• [SET TASK]:
The first line to copy is the one with "function rod(name, sleeve)"; the last is the one with "cad_parts[node].hide_render = cad_parts[node].hide_viewport". Copy each line in that range exactly, leaving out all others.

start SUPPLIED DATA

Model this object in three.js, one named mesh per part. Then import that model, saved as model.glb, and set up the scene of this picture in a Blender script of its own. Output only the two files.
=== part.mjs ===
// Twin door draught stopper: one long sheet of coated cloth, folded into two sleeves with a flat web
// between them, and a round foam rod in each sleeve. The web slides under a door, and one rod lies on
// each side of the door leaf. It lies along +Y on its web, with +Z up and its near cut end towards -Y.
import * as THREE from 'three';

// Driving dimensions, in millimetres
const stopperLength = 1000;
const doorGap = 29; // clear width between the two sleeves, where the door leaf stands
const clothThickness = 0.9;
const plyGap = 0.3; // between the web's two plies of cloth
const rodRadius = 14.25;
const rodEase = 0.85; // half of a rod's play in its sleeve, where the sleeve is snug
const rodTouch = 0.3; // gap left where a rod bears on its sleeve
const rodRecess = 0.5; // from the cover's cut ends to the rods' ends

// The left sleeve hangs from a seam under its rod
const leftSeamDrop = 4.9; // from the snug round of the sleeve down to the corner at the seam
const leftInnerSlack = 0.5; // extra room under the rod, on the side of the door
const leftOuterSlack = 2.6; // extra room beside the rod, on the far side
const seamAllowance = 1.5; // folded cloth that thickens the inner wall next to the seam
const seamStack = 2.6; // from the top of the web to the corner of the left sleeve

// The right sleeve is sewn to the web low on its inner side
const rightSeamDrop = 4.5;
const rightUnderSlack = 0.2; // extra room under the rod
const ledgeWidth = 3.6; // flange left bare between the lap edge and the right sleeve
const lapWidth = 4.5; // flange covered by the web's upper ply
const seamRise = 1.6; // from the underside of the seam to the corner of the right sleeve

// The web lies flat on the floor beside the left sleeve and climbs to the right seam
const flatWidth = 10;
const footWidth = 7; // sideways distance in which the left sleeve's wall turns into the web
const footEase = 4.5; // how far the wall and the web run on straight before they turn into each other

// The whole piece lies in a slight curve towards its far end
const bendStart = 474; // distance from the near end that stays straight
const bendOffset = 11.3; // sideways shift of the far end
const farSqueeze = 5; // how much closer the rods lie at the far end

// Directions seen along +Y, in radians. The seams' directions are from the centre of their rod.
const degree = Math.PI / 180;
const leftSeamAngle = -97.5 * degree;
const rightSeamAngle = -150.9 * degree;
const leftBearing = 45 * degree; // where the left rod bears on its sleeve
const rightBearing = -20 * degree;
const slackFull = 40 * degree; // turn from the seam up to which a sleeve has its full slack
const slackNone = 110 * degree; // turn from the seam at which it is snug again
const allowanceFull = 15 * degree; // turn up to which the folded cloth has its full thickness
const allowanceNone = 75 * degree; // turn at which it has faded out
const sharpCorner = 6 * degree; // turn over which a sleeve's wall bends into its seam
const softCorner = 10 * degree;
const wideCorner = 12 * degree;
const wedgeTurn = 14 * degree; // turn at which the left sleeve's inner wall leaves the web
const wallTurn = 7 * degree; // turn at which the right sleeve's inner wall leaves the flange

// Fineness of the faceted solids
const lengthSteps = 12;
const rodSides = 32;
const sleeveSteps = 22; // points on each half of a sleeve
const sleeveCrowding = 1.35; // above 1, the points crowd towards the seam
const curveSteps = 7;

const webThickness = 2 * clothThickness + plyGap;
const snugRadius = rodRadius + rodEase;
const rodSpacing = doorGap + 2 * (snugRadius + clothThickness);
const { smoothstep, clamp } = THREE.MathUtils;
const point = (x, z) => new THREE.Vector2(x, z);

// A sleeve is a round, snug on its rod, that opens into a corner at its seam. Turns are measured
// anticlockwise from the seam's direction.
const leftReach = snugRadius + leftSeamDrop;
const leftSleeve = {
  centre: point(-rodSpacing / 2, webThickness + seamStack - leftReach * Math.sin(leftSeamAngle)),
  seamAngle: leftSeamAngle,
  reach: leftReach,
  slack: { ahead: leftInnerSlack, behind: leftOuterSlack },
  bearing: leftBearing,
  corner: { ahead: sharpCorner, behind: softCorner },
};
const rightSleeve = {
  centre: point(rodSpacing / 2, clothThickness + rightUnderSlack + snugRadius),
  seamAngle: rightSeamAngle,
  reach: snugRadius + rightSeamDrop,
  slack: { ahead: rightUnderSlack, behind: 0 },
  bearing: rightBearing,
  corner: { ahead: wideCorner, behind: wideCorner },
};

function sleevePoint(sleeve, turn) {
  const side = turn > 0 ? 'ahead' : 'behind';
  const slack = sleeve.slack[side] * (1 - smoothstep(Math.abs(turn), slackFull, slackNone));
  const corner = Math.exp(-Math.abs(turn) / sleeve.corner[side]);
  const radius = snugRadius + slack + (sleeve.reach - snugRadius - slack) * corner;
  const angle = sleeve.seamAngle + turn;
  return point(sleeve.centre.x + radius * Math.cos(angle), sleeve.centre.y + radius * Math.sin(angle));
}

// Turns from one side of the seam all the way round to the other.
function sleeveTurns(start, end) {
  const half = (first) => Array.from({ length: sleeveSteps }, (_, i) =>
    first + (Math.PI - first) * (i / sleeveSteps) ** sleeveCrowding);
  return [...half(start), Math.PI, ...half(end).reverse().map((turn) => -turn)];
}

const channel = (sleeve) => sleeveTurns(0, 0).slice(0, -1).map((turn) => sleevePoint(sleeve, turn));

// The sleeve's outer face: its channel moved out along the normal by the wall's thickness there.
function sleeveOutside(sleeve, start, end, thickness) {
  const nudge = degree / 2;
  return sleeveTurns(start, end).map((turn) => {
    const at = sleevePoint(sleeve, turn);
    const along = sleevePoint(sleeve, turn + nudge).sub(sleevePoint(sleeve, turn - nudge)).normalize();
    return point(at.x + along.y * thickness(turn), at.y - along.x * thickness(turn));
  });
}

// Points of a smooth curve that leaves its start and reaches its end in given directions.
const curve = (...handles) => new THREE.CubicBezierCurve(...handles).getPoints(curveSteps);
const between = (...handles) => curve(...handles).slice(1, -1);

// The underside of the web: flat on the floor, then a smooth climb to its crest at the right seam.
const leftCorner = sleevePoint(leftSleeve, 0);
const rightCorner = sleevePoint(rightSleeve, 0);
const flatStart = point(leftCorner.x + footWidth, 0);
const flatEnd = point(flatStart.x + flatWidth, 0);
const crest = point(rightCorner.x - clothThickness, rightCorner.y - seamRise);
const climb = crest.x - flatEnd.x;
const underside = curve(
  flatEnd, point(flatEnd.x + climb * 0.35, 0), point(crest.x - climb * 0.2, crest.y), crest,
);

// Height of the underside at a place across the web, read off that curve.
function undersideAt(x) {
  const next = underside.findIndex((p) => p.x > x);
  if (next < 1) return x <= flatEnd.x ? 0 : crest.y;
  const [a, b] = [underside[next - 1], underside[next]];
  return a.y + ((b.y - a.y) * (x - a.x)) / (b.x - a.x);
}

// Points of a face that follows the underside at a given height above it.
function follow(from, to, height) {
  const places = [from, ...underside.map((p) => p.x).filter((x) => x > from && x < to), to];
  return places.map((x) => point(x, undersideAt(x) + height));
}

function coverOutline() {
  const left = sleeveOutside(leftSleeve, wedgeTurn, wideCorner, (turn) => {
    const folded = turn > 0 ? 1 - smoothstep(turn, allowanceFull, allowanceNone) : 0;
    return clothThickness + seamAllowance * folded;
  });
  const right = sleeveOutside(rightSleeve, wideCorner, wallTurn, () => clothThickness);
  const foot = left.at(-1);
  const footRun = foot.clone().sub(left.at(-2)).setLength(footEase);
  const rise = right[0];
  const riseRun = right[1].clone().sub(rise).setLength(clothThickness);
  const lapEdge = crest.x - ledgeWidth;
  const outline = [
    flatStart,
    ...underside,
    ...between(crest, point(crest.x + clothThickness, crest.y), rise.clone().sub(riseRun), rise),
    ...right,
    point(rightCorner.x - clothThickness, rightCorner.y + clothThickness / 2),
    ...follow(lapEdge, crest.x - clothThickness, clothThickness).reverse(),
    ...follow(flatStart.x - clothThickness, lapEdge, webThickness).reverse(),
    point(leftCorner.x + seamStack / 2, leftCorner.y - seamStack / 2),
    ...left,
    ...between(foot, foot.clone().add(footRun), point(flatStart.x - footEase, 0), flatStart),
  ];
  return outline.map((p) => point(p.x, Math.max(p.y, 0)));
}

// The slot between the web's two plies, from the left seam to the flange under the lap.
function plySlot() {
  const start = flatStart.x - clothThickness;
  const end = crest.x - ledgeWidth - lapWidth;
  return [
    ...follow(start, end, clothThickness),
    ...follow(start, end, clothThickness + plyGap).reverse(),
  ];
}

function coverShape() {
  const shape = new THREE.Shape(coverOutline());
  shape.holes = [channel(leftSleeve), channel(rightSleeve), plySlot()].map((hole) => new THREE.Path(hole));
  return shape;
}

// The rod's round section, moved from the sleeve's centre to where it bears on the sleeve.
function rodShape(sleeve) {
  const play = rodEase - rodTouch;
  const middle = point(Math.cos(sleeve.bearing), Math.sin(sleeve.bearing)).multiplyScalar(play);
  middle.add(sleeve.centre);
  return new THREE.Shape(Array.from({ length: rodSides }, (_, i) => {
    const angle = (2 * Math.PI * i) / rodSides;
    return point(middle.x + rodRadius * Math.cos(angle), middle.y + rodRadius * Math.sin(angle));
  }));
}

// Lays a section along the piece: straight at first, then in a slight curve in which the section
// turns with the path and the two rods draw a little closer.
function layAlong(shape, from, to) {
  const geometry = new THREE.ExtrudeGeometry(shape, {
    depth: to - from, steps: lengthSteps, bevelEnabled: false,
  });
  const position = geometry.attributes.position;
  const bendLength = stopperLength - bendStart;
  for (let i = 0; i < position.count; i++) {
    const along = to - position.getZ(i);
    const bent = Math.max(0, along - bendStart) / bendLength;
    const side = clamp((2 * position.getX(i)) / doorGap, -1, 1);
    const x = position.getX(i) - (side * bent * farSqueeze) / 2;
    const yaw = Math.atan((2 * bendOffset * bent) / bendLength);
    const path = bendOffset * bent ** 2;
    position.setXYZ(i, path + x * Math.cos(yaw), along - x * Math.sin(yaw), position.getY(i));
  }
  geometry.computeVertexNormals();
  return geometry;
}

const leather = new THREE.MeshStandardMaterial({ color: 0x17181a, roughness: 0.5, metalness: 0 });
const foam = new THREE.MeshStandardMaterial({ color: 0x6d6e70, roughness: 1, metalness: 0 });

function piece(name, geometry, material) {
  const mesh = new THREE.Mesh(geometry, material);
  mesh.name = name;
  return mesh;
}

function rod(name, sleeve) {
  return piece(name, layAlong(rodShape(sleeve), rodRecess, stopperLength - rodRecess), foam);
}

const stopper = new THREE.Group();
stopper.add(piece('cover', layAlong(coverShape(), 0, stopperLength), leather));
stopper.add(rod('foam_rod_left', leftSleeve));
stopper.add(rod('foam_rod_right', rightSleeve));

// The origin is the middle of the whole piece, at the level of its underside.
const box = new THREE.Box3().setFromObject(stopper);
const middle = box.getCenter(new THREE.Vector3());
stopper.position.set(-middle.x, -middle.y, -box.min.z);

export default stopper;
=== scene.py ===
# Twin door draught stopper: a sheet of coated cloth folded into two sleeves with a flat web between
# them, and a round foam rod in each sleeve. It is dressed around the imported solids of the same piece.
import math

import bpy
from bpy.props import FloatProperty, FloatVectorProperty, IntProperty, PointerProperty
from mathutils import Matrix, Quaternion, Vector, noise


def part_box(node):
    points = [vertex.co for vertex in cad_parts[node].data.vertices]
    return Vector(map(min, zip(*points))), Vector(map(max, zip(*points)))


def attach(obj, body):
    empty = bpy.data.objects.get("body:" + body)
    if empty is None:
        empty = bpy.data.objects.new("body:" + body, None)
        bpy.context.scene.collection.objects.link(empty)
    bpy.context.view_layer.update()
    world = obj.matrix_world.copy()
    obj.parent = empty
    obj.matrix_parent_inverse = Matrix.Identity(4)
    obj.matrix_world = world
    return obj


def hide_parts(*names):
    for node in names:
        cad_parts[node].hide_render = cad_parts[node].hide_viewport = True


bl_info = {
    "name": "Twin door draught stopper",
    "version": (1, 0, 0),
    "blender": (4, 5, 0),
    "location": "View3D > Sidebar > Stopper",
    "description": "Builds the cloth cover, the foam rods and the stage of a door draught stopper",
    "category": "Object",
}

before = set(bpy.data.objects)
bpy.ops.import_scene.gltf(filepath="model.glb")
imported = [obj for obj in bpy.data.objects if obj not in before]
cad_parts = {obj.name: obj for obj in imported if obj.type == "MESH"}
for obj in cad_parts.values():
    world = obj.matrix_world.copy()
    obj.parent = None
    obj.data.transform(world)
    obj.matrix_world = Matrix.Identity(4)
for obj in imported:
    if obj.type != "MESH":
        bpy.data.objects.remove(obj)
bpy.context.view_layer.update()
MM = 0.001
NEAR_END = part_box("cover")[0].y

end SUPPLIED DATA
start SUPPLIED DATA

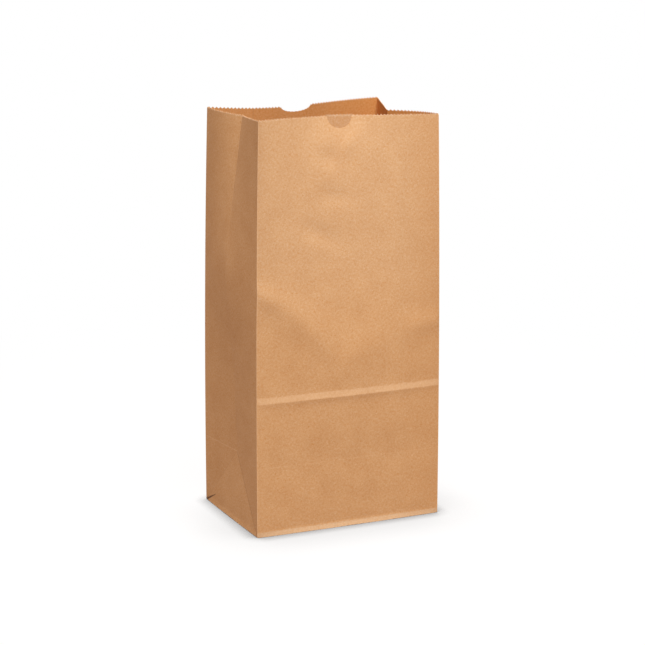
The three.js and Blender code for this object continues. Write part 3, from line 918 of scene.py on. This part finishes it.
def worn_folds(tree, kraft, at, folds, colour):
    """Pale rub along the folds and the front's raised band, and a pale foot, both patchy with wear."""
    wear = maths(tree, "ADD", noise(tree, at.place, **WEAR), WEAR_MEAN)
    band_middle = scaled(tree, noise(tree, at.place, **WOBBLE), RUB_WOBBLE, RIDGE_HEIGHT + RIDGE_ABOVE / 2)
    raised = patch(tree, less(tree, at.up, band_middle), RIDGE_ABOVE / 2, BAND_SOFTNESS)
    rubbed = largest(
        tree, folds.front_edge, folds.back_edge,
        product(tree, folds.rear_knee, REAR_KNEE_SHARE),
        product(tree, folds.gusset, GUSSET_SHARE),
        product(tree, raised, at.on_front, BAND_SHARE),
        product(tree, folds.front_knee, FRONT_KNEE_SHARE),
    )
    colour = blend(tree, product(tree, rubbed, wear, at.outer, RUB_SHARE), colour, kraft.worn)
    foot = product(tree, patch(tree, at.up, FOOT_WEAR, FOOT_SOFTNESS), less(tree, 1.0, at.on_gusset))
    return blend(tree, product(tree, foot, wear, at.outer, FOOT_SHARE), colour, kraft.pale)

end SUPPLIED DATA

• [SOLVED PROBLEM]:
function rod(name, sleeve) {
  return piece(name, layAlong(rodShape(sleeve), rodRecess, stopperLength - rodRecess), foam);
}

const stopper = new THREE.Group();
stopper.add(piece('cover', layAlong(coverShape(), 0, stopperLength), leather));
stopper.add(rod('foam_rod_left', leftSleeve));
stopper.add(rod('foam_rod_right', rightSleeve));

// The origin is the middle of the whole piece, at the level of its underside.
const box = new THREE.Box3().setFromObject(stopper);
const middle = box.getCenter(new THREE.Vector3());
stopper.position.set(-middle.x, -middle.y, -box.min.z);

export default stopper;
=== scene.py ===
# Twin door draught stopper: a sheet of coated cloth folded into two sleeves with a flat web between
# them, and a round foam rod in each sleeve. It is dressed around the imported solids of the same piece.
import math

import bpy
from bpy.props import FloatProperty, FloatVectorProperty, IntProperty, PointerProperty
from mathutils import Matrix, Quaternion, Vector, noise


def part_box(node):
    points = [vertex.co for vertex in cad_parts[node].data.vertices]
    return Vector(map(min, zip(*points))), Vector(map(max, zip(*points)))


def attach(obj, body):
    empty = bpy.data.objects.get("body:" + body)
    if empty is None:
        empty = bpy.data.objects.new("body:" + body, None)
        bpy.context.scene.collection.objects.link(empty)
    bpy.context.view_layer.update()
    world = obj.matrix_world.copy()
    obj.parent = empty
    obj.matrix_parent_inverse = Matrix.Identity(4)
    obj.matrix_world = world
    return obj


def hide_parts(*names):
    for node in names:
        cad_parts[node].hide_render = cad_parts[node].hide_viewport = True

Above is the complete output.